** BEGIN RAW DATA **

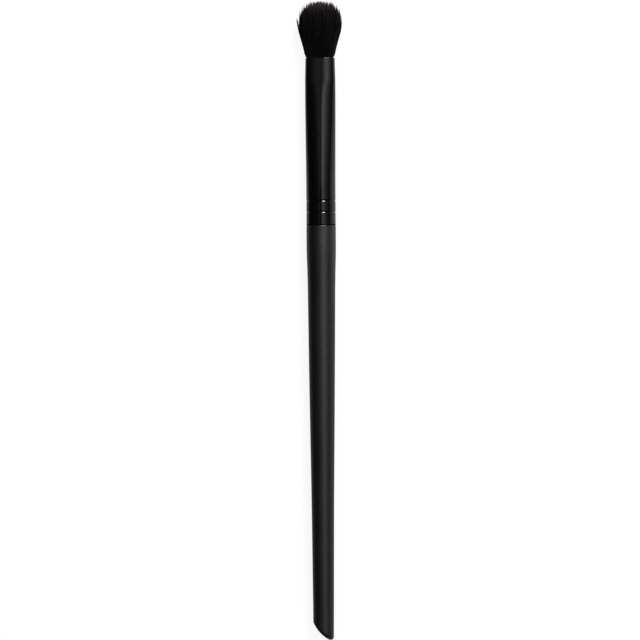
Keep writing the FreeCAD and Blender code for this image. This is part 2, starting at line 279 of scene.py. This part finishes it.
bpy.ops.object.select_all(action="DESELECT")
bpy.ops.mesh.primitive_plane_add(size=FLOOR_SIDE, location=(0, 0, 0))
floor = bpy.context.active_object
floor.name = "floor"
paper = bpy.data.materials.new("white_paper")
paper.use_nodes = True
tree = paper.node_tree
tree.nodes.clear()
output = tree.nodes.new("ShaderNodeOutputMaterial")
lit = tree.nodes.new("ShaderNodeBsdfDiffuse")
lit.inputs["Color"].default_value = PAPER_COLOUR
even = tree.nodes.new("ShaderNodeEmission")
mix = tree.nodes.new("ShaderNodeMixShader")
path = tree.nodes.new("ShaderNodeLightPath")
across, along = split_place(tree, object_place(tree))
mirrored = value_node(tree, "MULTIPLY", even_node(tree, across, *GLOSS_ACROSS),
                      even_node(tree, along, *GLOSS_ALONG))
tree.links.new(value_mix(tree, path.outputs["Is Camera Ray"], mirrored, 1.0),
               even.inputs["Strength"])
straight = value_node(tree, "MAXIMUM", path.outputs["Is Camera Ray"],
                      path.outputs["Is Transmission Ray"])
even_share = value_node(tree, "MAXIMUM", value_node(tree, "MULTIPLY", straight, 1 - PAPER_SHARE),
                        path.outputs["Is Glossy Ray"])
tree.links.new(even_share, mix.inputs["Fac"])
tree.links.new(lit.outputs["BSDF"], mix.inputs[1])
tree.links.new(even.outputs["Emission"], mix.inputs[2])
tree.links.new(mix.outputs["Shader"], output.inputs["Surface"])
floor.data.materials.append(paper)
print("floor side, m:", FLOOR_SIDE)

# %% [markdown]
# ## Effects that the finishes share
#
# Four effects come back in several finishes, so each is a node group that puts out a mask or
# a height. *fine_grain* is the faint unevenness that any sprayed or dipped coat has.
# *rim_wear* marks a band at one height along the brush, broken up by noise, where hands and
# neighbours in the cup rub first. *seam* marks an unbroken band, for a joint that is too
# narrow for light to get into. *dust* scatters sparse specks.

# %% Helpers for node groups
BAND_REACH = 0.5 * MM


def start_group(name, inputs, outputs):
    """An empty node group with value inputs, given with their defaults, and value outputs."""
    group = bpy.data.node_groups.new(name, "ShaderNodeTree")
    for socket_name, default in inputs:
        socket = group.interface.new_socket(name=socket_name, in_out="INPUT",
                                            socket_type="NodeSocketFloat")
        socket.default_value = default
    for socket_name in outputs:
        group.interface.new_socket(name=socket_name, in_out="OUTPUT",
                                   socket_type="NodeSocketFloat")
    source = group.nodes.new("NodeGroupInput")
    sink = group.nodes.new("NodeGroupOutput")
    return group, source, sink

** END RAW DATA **

STATED EXERCISE
Look over the listing above. Pick out and copy every line that includes "finishes".

RESULT OF THE EXERCISE
Keep writing the FreeCAD and Blender code for this image. This is part 2, starting at line 279 of scene.py. This part finishes it.
# ## Effects that the finishes share
# Four effects come back in several finishes, so each is a node group that puts out a mask or